SHORT PROBLEM: Copy down all of the data underneath, exactly as shown.

* Start *

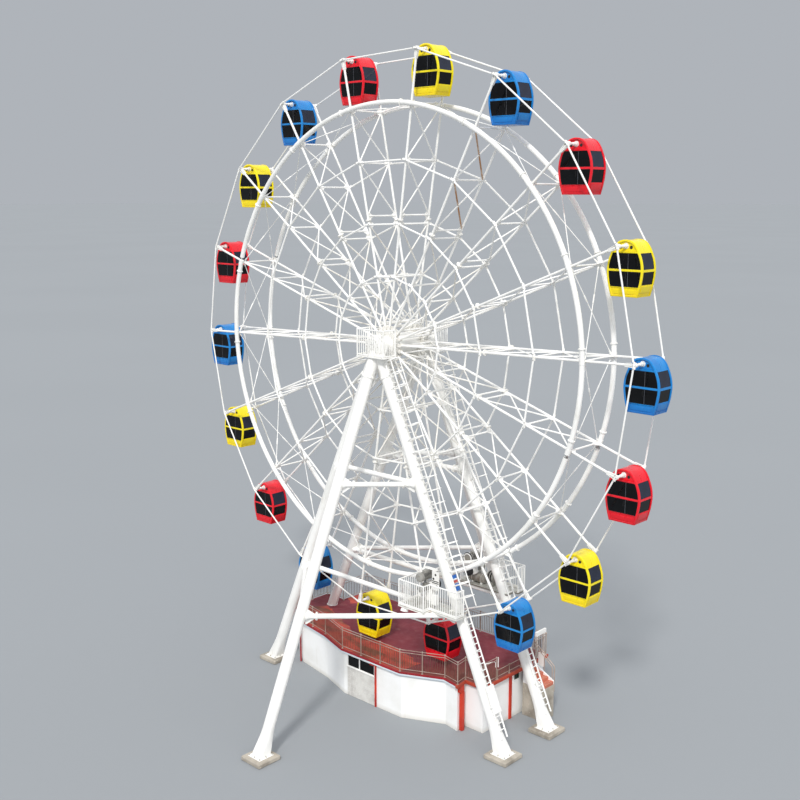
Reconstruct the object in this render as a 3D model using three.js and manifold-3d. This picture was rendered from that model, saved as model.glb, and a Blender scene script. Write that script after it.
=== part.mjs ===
// Ferris wheel with eighteen closed cabins that hang level from a braced steel wheel.
// Frame: millimetres, +Z up, wheel in the XZ plane, axle along Y.
// The origin is on the ground, straight below the middle of the axle.
import * as THREE from 'three';
import { mergeVertices } from 'three/addons/utils/BufferGeometryUtils.js';
import Module from 'manifold-3d';

const wasm = await Module();
wasm.setup();

// Driving dimensions
const PIVOT_RADIUS = 12800;
const HUB_HEIGHT = 17150;
const BAYS = 18;
const STEP = (2 * Math.PI) / BAYS;
const FIRST_ANGLE = THREE.MathUtils.degToRad(81.88);
const SEAT_GAP = 0.3;

// Radial stations of the wheel
const FLANGE_RADIUS_IN = 0.4244 * PIVOT_RADIUS;
const FLANGE_RADIUS_OUT = 0.4549 * PIVOT_RADIUS;
const MID_RADIUS = 0.6416 * PIVOT_RADIUS;
const RIM_RADIUS = 0.8254 * PIVOT_RADIUS;
const HUB_RADIUS = 640;
const HUB_CHORD_Y = 880;
const TIP_CHORD_Y = 987;

// Half widths and tube radii of the wheel
const CHORD_HALF = 60;
const STRUT_HALF = 45;
const BRACE_HALF = 36;
const RIM_TUBE = 120;
const RING_TUBE = 52;
const TIE_TUBE = 46;
const SHAFT_TUBE = 45;
const SHAFT_SIDES = 8;
const BOSS_RADIUS = 115;
const RING_GAP = 0.8;

// Cabin, measured from its pivot
const CABIN_HALF_DEPTH = 500;
const CABIN_SKIN = 50;
const CABIN_TOP = 240;
const CABIN_BOTTOM = -1900;
const SHAFT_HOLE_GAP = 0.4;

// Supports
const LEG_PLANE_Y = 1600;
const LEG_SLOPE = 0.441;
const STAY_SLOPE = 0.425;
const LEG_TUBE = 250;
const BEAM_TUBE = 115;
const BEAM_DROPS = [5900, 11350];
const PAD_HEIGHT = 200;
const PAD_HALF = 600;
const PIER_HALF = 480;
const FOOT_HEIGHT = 1250;
const FOOT_HALF = 310;
const AXLE_RADIUS = 260;
const AXLE_SIDES = 24;
const HEAD_RADIUS = 470;
const HEAD_INNER_Y = 1340;
const HEAD_OUTER_Y = 1860;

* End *

RESPONSE TO THIS EXERCISE:
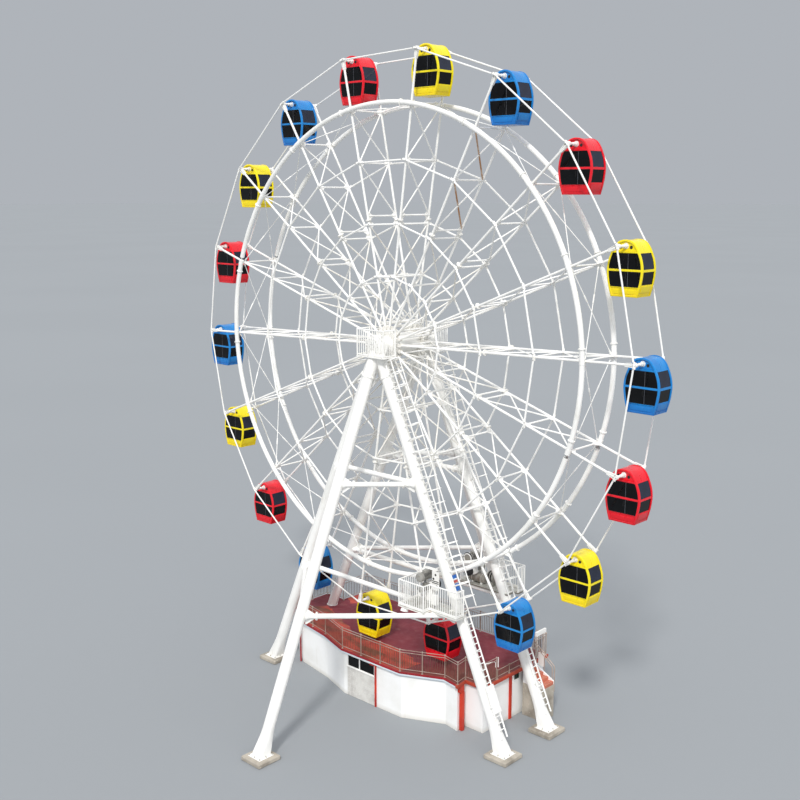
Reconstruct the object in this render as a 3D model using three.js and manifold-3d. This picture was rendered from that model, saved as model.glb, and a Blender scene script. Write that script after it.
=== part.mjs ===
// Ferris wheel with eighteen closed cabins that hang level from a braced steel wheel.
// Frame: millimetres, +Z up, wheel in the XZ plane, axle along Y.
// The origin is on the ground, straight below the middle of the axle.
import * as THREE from 'three';
import { mergeVertices } from 'three/addons/utils/BufferGeometryUtils.js';
import Module from 'manifold-3d';

const wasm = await Module();
wasm.setup();

// Driving dimensions
const PIVOT_RADIUS = 12800;
const HUB_HEIGHT = 17150;
const BAYS = 18;
const STEP = (2 * Math.PI) / BAYS;
const FIRST_ANGLE = THREE.MathUtils.degToRad(81.88);
const SEAT_GAP = 0.3;

// Radial stations of the wheel
const FLANGE_RADIUS_IN = 0.4244 * PIVOT_RADIUS;
const FLANGE_RADIUS_OUT = 0.4549 * PIVOT_RADIUS;
const MID_RADIUS = 0.6416 * PIVOT_RADIUS;
const RIM_RADIUS = 0.8254 * PIVOT_RADIUS;
const HUB_RADIUS = 640;
const HUB_CHORD_Y = 880;
const TIP_CHORD_Y = 987;

// Half widths and tube radii of the wheel
const CHORD_HALF = 60;
const STRUT_HALF = 45;
const BRACE_HALF = 36;
const RIM_TUBE = 120;
const RING_TUBE = 52;
const TIE_TUBE = 46;
const SHAFT_TUBE = 45;
const SHAFT_SIDES = 8;
const BOSS_RADIUS = 115;
const RING_GAP = 0.8;

// Cabin, measured from its pivot
const CABIN_HALF_DEPTH = 500;
const CABIN_SKIN = 50;
const CABIN_TOP = 240;
const CABIN_BOTTOM = -1900;
const SHAFT_HOLE_GAP = 0.4;

// Supports
const LEG_PLANE_Y = 1600;
const LEG_SLOPE = 0.441;
const STAY_SLOPE = 0.425;
const LEG_TUBE = 250;
const BEAM_TUBE = 115;
const BEAM_DROPS = [5900, 11350];
const PAD_HEIGHT = 200;
const PAD_HALF = 600;
const PIER_HALF = 480;
const FOOT_HEIGHT = 1250;
const FOOT_HALF = 310;
const AXLE_RADIUS = 260;
const AXLE_SIDES = 24;
const HEAD_RADIUS = 470;
const HEAD_INNER_Y = 1340;
const HEAD_OUTER_Y = 1860;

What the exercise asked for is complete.